Entries with model source code

┄┄┄┄┄┄┄┄┄┄┄┄┄┄┄┄┄┄┄┄

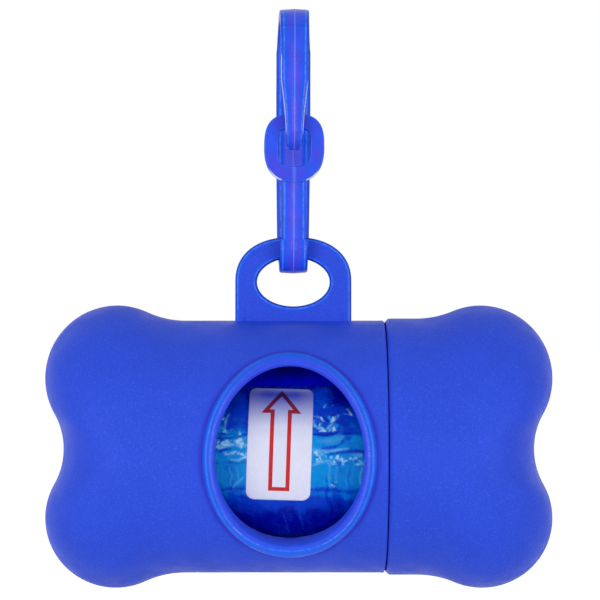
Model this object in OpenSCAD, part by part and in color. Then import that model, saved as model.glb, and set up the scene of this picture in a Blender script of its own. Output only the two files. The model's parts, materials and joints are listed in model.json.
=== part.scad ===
// Bone-shaped dispenser for a roll of dog waste bags, with a snap hook.
// Millimetres. X runs along the bone, Y into the front view, Z up.
// The origin is the centre of the hook's top arch, where the dispenser hangs.

/* [Bag roll] */
// Diameter of a full roll
roll_d = 31.5; // [26:0.5:36]
// Length of the roll along the bone
roll_length = 62; // [55:0.5:70]
// Outer diameter of the cardboard core
core_d = 14; // [11:0.5:18]
// Wall of the cardboard core
core_wall = 0.8; // [0.5:0.1:1.5]
// Thickness of the outermost bag's wrap
wrap_t = 0.15; // [0.1:0.05:0.4]
// Free height above the roll when it lies at the bottom of its chamber
roll_play = 2.8; // [2:0.1:5]
// Gap under the roll where it lies
roll_lift = 0.3; // [0.2:0.05:0.6]

/* [Label] */
// Width of the label along the roll
label_w = 10.2; // [6:0.2:16]
// Length of the label around the roll
label_length = 18.8; // [12:0.2:26]
// Thickness of the label
label_t = 0.1; // [0.05:0.05:0.15]
// Offset of the label's centre from the bone's centre
label_x = -3; // [-6:0.1:6]
// Angle of the label's middle above the front of the roll
label_angle = 10.8; // [0:0.1:30]

/* [Bone] */
// Wall of the round middle
shell_wall = 3.4; // [3:0.1:5]
// Wall at the hollow between the two lobes of an end
end_wall = 2.2; // [1.5:0.1:4]
// Room past each end of the roll
end_space = 5.2; // [4.5:0.1:8]
// Room past the roll's rim, where the chamber's end begins to dome
rim_space = 0.3; // [0.2:0.05:1]
// Depth of the hollow between two lobes
saddle_depth = 3.1; // [2:0.1:4.5]
// Radius of each lobe's outline
lobe_r = 11.55; // [10:0.05:13]
// How far the lobes stand out past the round middle
lobe_rise = 2.5; // [1.5:0.1:4]
// Radius of the outline where a lobe runs into the round middle
waist_r = 15.8; // [10:0.1:22]
// Fullness of the ends seen from above, added to a circle's 2
end_fullness = 0.5; // [0:0.05:1]

/* [Cap] */
// Where the cap meets the shell, to the right of the bone's centre
seam_x = 14; // [13.5:0.1:16]
// Gap between the rims of the cap and the shell
seam_gap = 0.3; // [0.2:0.05:0.6]
// How far the cap's rim stands out past the shell
cap_step = 0.35; // [0:0.05:0.8]
// Chamfer on the cap's rim
cap_lip = 0.6; // [0.2:0.05:1]
// Chamfer on the shell's rim
shell_lip = 0.2; // [0.1:0.05:0.6]
// Length of the neck that the cap slides over
neck_length = 8.5; // [6:0.1:11]
// Wall of the neck
neck_wall = 1.35; // [1:0.05:1.6]
// Radial gap between the neck and the cap
neck_fit = 0.1; // [0.05:0.01:0.1]
// Gap past the end of the neck
neck_end_gap = 0.5; // [0.3:0.1:1]

/* [Outlet] */
// Width of the outlet
outlet_w = 23.4; // [18:0.1:24]
// Height of the outlet
outlet_h = 28.3; // [20:0.1:29]
// Width of the raised rim around the outlet
rim_w = 1.9; // [1:0.1:2.5]
// Height of the rim above the shell
rim_h = 1; // [0.4:0.1:1.5]
// Offset of the outlet from the bone's centre
outlet_x = -1.4; // [-2.5:0.1:0]
// Height of the outlet's centre above the bone's axis
outlet_z = -0.5; // [-1:0.1:1]

/* [Tab] */
// Width of the tab
tab_w = 19.1; // [16:0.1:24]
// Thickness of the tab
tab_t = 3.2; // [2.4:0.1:4]
// Width of the eye
eye_w = 12; // [9:0.1:14]
// Height of the eye
eye_h = 8; // [7:0.1:10]
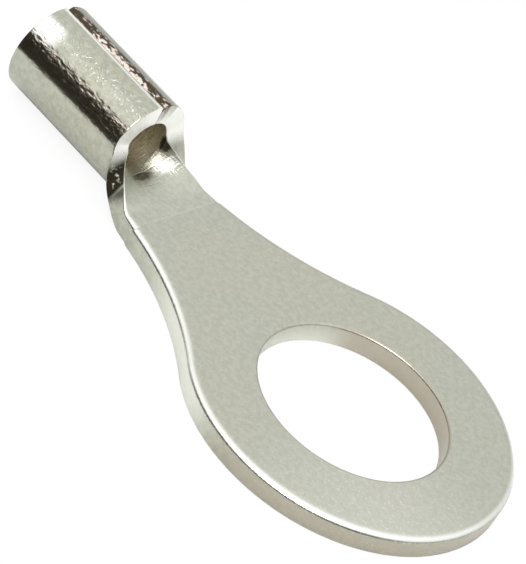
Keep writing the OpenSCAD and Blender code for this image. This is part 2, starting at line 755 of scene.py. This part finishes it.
@dataclass(frozen=True)
class PaintedSpot:
    """A soft painted spot of light or shade on the blank with a streaky border, placed along the terminal and
    across the blank.
    """

    centre: Pair
    reach: Pair
    fray: float = 2.4  # how far the streaks pull its border about
    border: Pair = (0.35, 1.25)  # where it starts and ends to fade, as squares of the reach

    def wire(self, skin: "Skin") -> Wire:
        """Draws the spot on the upper face.

        Args:
            skin: What the sheet has at each point.

        Returns:
            1 in the spot and 0 outside.
        """
        wide = (skin.along - self.centre[0]) / self.reach[0]
        high = (skin.across - self.centre[1]) / self.reach[1]
        far = wide * wide + high * high + (skin.streaks - 0.5) * self.fray
        return far.fall(*self.border) * skin.upper


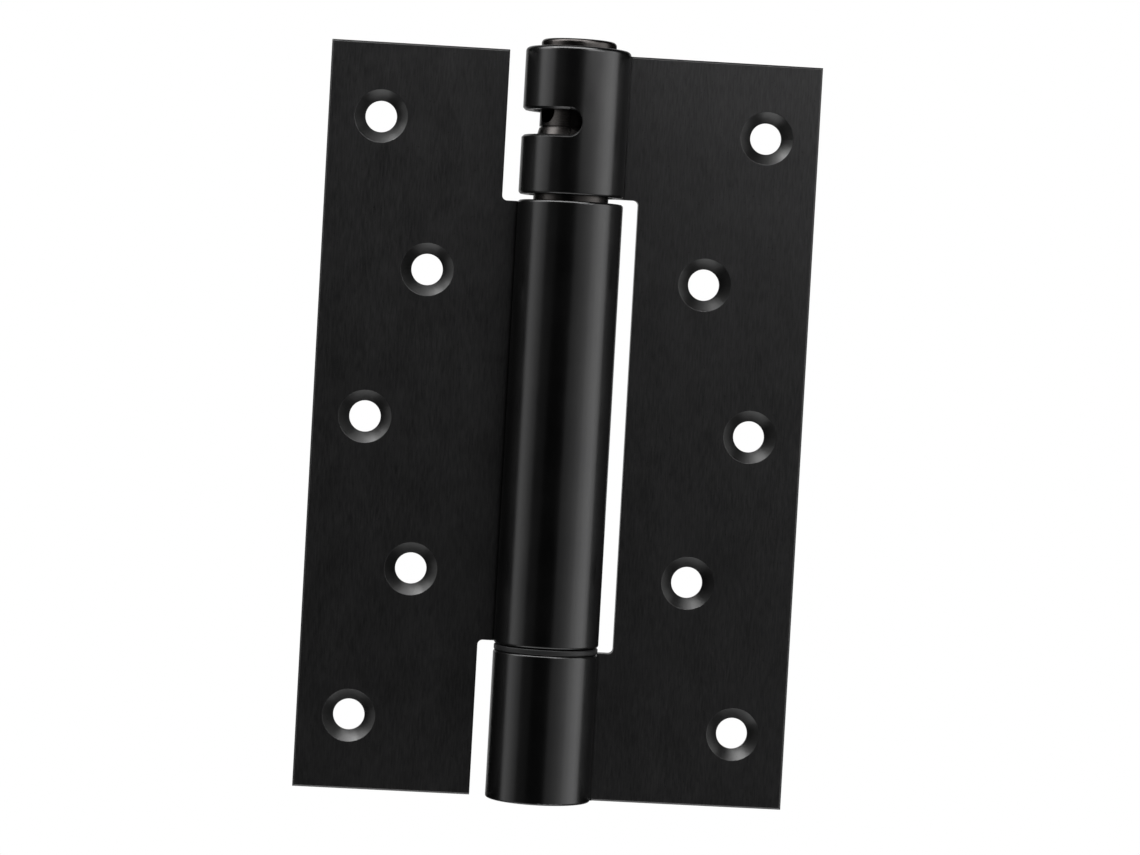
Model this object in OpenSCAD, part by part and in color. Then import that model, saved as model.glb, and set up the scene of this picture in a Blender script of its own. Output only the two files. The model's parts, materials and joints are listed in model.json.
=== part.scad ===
// Self-closing spring butt hinge, opened flat.
// Two stamped leaves are rolled into three knuckles round one vertical axis. The long centre
// knuckle holds a torsion spring. The core in the top knuckle winds it through the window.
// +Z runs up the pin axis and the countersunk faces look towards -Y. The origin is on the
// pin axis, halfway up the overall height. The door leaf reaches to -X, the frame leaf to +X.

/* [Leaves] */
// Height of both leaves
leaf_h = 152; // [120:1:200]
// Reach of one leaf from the pin axis to its outer edge
leaf_reach = 50; // [42:0.5:70]
// Sheet thickness of the leaves and of the knuckle walls
leaf_t = 3; // [2.5:0.1:3.5]
// Space between the two leaves when they are folded shut
closed_gap = 1.8; // [1:0.1:3]
// Room between a knuckle and the edge of the notch that clears it
notch_clear = 3.2; // [2:0.1:6]
// Radius in the inner corners of the notches
notch_r = 1; // [0.5:0.1:2]
// Chamfer on the outer edges of the leaves
edge_break = 0.35; // [0.2:0.05:0.6]

/* [Knuckles] */
// Outer diameter of the knuckles
knuckle_d = 21.4; // [19:0.1:26]
// Length of the top knuckle of the frame leaf
top_knuckle_h = 29.8; // [24:0.1:36]
// Height by which the top knuckle stands above the leaf's upper edge
top_knuckle_rise = 0.7; // [0:0.1:1]
// Length of the bottom knuckle of the frame leaf
bottom_knuckle_h = 30.2; // [26:0.1:36]
// Open space between the top knuckle and the barrel
top_gap = 1.2; // [1:0.1:3]
// Length by which each end of the barrel stands past the edge of its leaf's notch
barrel_proud = 0.3; // [0:0.1:0.8]
// Space between the barrel and the bottom knuckle, filled by the thrust washer
bottom_gap = 1.3; // [1:0.1:3]
// Rounding of the knuckle ends
knuckle_edge_r = 0.6; // [0.3:0.1:0.8]
// Rounding of the upper end of the top knuckle
crown_edge_r = 0.9; // [0.3:0.1:1.2]
// Rounding of the foot of the bottom knuckle
foot_edge_r = 0.4; // [0.3:0.1:1.4]
// Slit left where the rolled sheet closes against its own leaf
seam_gap = 0.25; // [0.2:0.05:0.4]
// Bend radius between a leaf's back face and its knuckle
swage_r = 1.8; // [1:0.1:3]

/* [Screw holes] */
// Diameter of the screw holes
hole_d = 6.4; // [4.5:0.1:7]
// Diameter of the 90 degree countersinks at the front face
countersink_d = 10.8; // [8:0.1:12]
// Distance of the end holes from the ends of the leaf
end_hole_inset = 15; // [10:0.5:22]
// Distance of the outer row of holes from the leaf's outer edge
outer_row_inset = 10.7; // [8:0.1:12]
// Distance of the inner row of holes from the leaf's outer edge
inner_row_inset = 21.7; // [19:0.1:24]

/* [Tension window] */
// Height of the window in the top knuckle
window_h = 5.1; // [4.4:0.1:8]
// Height of the window's middle above the foot of the top knuckle
window_rise = 14.5; // [12:0.1:16]
// Angle that the window takes out of the knuckle, on the side away from the leaf
window_sweep = 190; // [120:5:200]
// Chamfer round the outer rim of the window
window_break = 0.45; // [0.2:0.05:0.8]

/* [Tension core] */
// Height of the core's head above the leaves
core_head_h = 2.4; // [1.2:0.1:4]
// Rounding of the head's rim
core_head_r = 0.8; // [0.4:0.1:1]
// Length of the land below the head that runs in the top knuckle's bore
head_land_h = 6; // [3:0.5:7]
// Radial gap between the core's drilled waist and that bore
waist_clear = 0.5; // [0.3:0.05:0.8]
// Height to which the lower land tapers above the lower edge of the window
land_rise = 1.6; // [0.5:0.1:2]
// Diameter of the radial holes for the tension pin
pin_hole_d = 4.6; // [3:0.1:5]
// Height of the radial holes above the middle of the window
pin_hole_rise = 2.2; // [0:0.1:3]
// Number of radial holes round the core, drilled through in pairs
pin_holes = 4; // [2:2:4]
// Direction of the first radial hole at rest, counted from +X towards +Y
core_rest_angle = 212; // [190:1:240]
// Width of the hexagon socket across its flats
socket_af = 6; // [5:0.5:6]
// Depth of the hexagon socket
socket_depth = 8; // [5:0.5:10]
// Chamfer at the mouth of the socket
socket_break = 0.4; // [0.2:0.05:0.6]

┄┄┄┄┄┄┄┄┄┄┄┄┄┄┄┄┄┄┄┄

Look at the material above and copy, word for word, its lines from the first through the one containing "the dispenser hangs.".

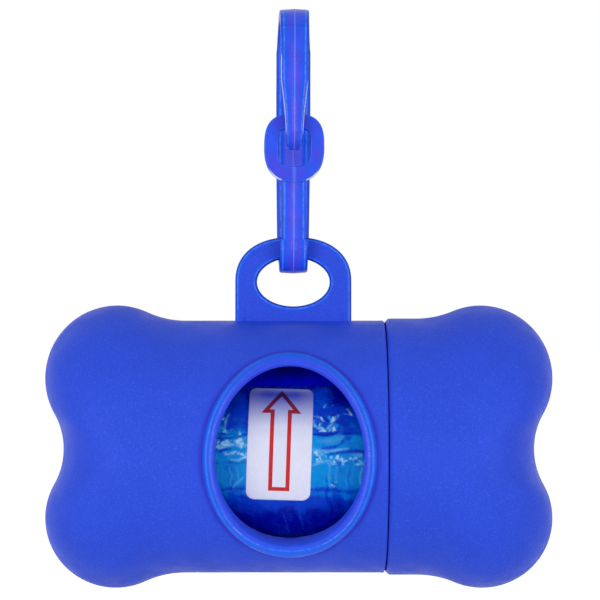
Model this object in OpenSCAD, part by part and in color. Then import that model, saved as model.glb, and set up the scene of this picture in a Blender script of its own. Output only the two files. The model's parts, materials and joints are listed in model.json.
=== part.scad ===
// Bone-shaped dispenser for a roll of dog waste bags, with a snap hook.
// Millimetres. X runs along the bone, Y into the front view, Z up.
// The origin is the centre of the hook's top arch, where the dispenser hangs.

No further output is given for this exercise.